October 29, 1999
Hydrogen peroxide could unlock future power sourcesSources: Stephen Heister, (765) 494-5126,
John Rusek, (765) 494-4782,
WEST LAFAYETTE, Ind. Scientists and engineers from around the world will meet in November at Purdue University to discuss hydrogen peroxide's role in developing a new class of environmentally friendly rocket propellants and highly efficient fuel cells for generating electricity.
"These are nontoxic, renewable energy sources," said Stephen Heister, Purdue professor of aeronautics and astronautics who helped organize the Second International Hydrogen Peroxide Propulsion Conference, sponsored by the School of Aeronautics and Astronautics, Nov. 7-10.
"Anybody interested in peroxide for power applications will be here," said another conference organizer, John Rusek, an assistant professor of aeronautics and astronautics who specializes in propulsion and power research.

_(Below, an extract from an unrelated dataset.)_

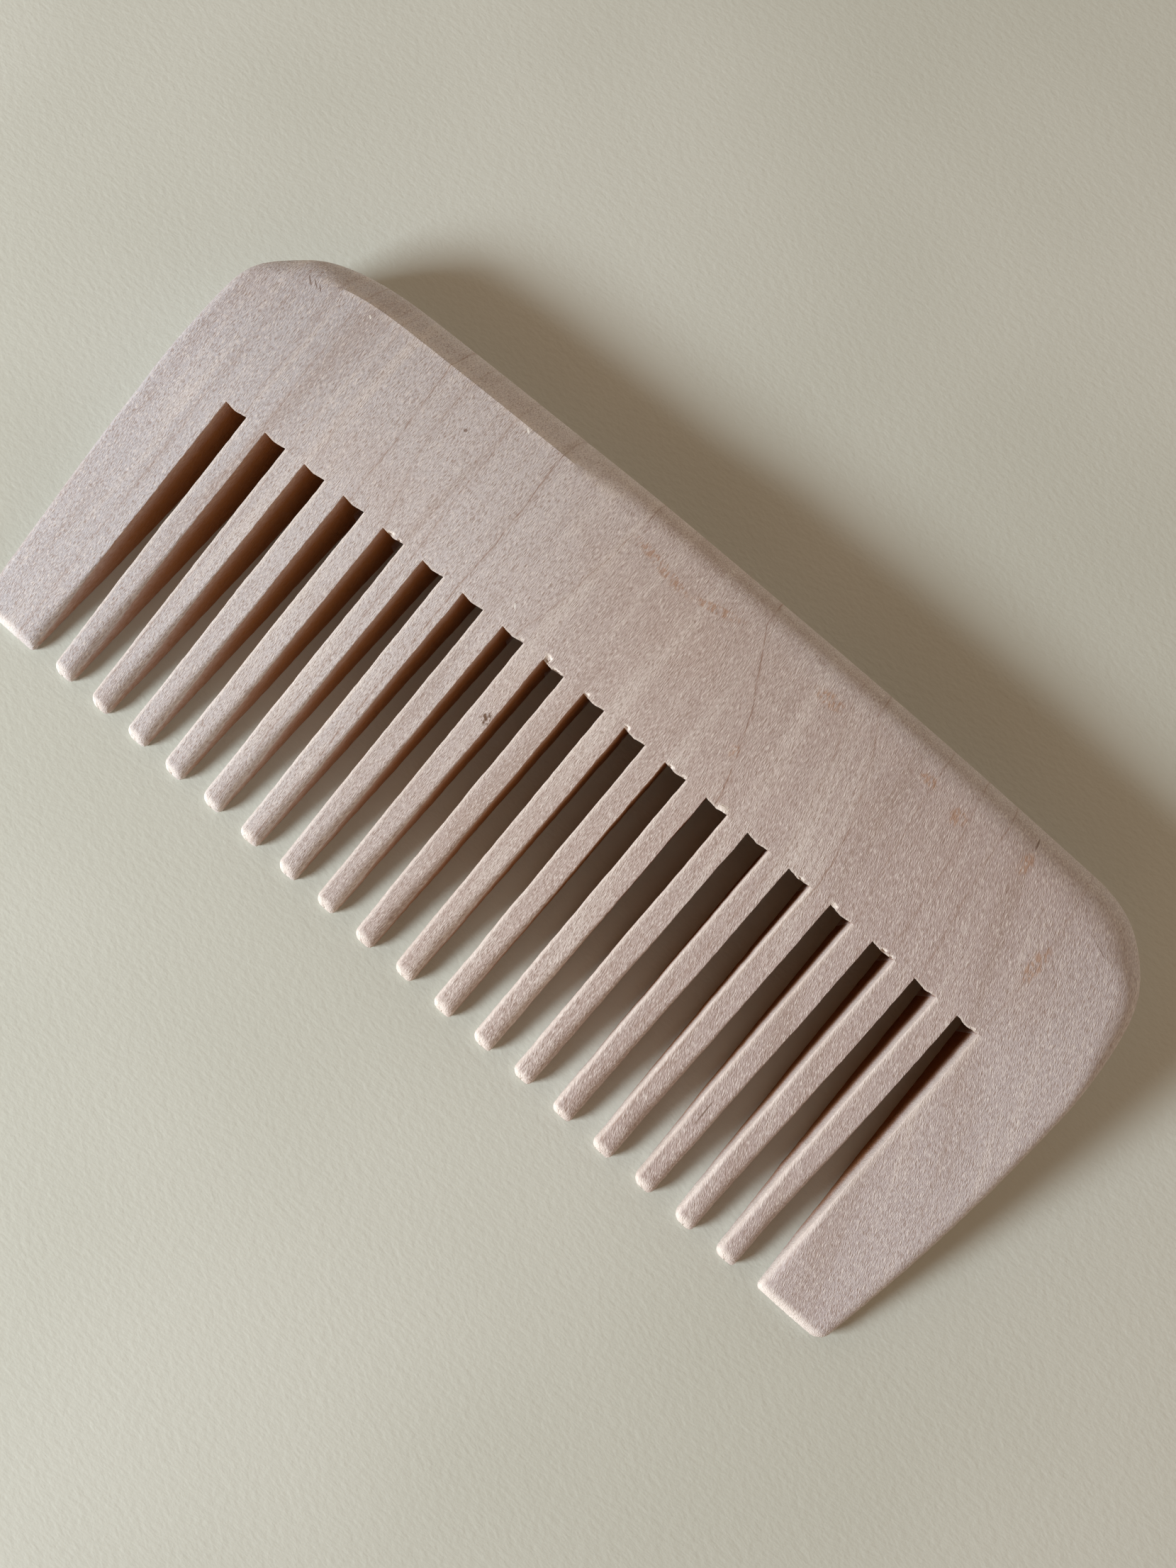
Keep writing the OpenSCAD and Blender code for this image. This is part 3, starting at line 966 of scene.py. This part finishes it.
def aim(place, target, roll=0.0):
    """A matrix at place that looks at target, both in millimetres, rolled by so many degrees."""
    place, target = Vector(place) * MM, Vector(target) * MM
    turned = (target - place).to_track_quat("-Z", "Y").to_matrix().to_4x4()
    return Matrix.Translation(place) @ turned @ Matrix.Rotation(math.radians(roll), 4, "Z")


def make_camera():
    """The camera, almost straight above the comb."""
    camera = bpy.data.cameras.new("camera")
    camera.sensor_fit = "VERTICAL"
    camera.sensor_height = 36
    camera.lens = CAMERA_LENS
    camera.clip_start = 0.005
    view = bpy.data.objects.new("camera", camera)
    view.matrix_world = aim(CAMERA_PLACE, CAMERA_TARGET, CAMERA_ROLL)
    bpy.context.scene.collection.objects.link(view)
    bpy.context.scene.camera = view


def make_light(name, place, size, power, colour):
    """A rectangular light that faces the middle of the comb."""
    data = bpy.data.lights.new(name, "AREA")
    data.shape = "RECTANGLE"
    data.size, data.size_y = size
    data.energy = power
    data.color = colour
    light = bpy.data.objects.new(name, data)
    light.matrix_world = aim(place, (0, 0, 0))
    bpy.context.scene.collection.objects.link(light)


def make_world():
    """Soft light from the room's walls, with little from straight above."""
    world = bpy.data.worlds.new("world")
    world.use_nodes = True
    tree = world.node_tree
    background = tree.nodes["Background"]
    split = tree.nodes.new("ShaderNodeSeparateXYZ")
    tree.links.new(tree.nodes.new("ShaderNodeTexCoord").outputs["Generated"], split.inputs[0])
    fade = tree.nodes.new("ShaderNodeMapRange")
    fade.interpolation_type = "SMOOTHSTEP"
    tree.links.new(split.outputs["Z"], fade.inputs["Value"])
    fade.inputs["From Min"].default_value = ROOM_FADE[0]
    fade.inputs["From Max"].default_value = ROOM_FADE[1]
    fade.inputs["To Min"].default_value = ROOM_LOW[0]
    fade.inputs["To Max"].default_value = ROOM_ABOVE[0]
    tree.links.new(fade.outputs[0], background.inputs["Strength"])
    tint = tree.nodes.new("ShaderNodeMix")
    tint.data_type = "RGBA"
    tree.links.new(fade.outputs[0], tint.inputs["Factor"])
    overhead, walls = [socket for socket in tint.inputs if socket.type == "RGBA"]
    overhead.default_value = (*ROOM_ABOVE[1], 1)
    walls.default_value = (*ROOM_LOW[1], 1)
    colour = [socket for socket in tint.outputs if socket.type == "RGBA"][0]
    tree.links.new(colour, background.inputs["Color"])
    bpy.context.scene.world = world
    bpy.context.scene.view_settings.view_transform = "Standard"


# ---------------------------------------------------------------- the scene

pieces = [spine_mesh(), end_tooth(-1), end_tooth(1)]
pieces += [fine_tooth(number) for number in range(1, len(tooth_names) + 1)]
wood = wood_material()
for piece in pieces:
    piece.data.materials.append(wood)

make_floor()
make_camera()
make_world()
for light_name, settings in LIGHTS.items():
    make_light(light_name, *settings)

Rusek is trying to develop a high-efficiency fuel cell that generates electricity from hydrogen peroxide and aluminum. Such a device could one day replace conventional batteries and would have many applications, including use by military field personnel who lug around heavy portable electronic equipment. He will discuss that work during the conference, which is expected to draw an international attendance of about 150 researchers, with 29 of them delivering scientific papers. Presentations will be made by officials from the U.S. Navy and Air Force, Joint Services, and the National Aeronautics and Space Administration, as well as researchers from private industry.
Hydrogen peroxide differs from water only in that it contains two oxygen atoms. It might be used to replace conventional oxidizers, such as liquid oxygen, nitrogen tetroxide and ammonium perchlorate, which are needed to burn rocket fuels.
"Nitrogen tetroxide is one of the oxidizers that we are essentially trying to replace," Heister said. "That's a poisonous gas. If we had some in the room right now, we'd be dying or dead."
Unlike the drugstore version of hydrogen peroxide, which is about 97 percent water, the rocket-propulsion variety has just the opposite concentration 3 percent water and 97 percent hydrogen peroxide and it has had critical contaminants removed, Heister said.
This purified, concentrated form of H2O2 is broken down with chemical catalysts, yielding oxygen that combusts with alcohol-based fuels, such as methanol or ethanol, which can be derived from corn. Such a propulsion system would provide an inexpensive alternative to today's nonrenewable hydrocarbon fuels that are processed from crude oil, Heister said.
Breaking down peroxide not only would provide oxygen for combustion but also would produce steam, an important byproduct that could be used to run a turbine to generate electricity, Heister said.
Hydrogen peroxide has a history in aviation; for example, it was used in the German V-2 rocket and the experimental X-15 rocket plane.
"It kind of went by the wayside because, at the time, we were seeking the very highest-energy propellants," Heister said. However, new technologies are promising to revive its potential.
Beal Aerospace Technologies Inc. in Texas is planning to develop a complete, three-stage launch vehicle that uses hydrogen peroxide as an oxidizer. Its first-stage engine would be the largest rocket engine ever built, producing more than three million pounds of thrust. Meanwhile, NASA and the Air Force are working to develop lower-cost rocket engines using hydrogen peroxide as an oxidizer.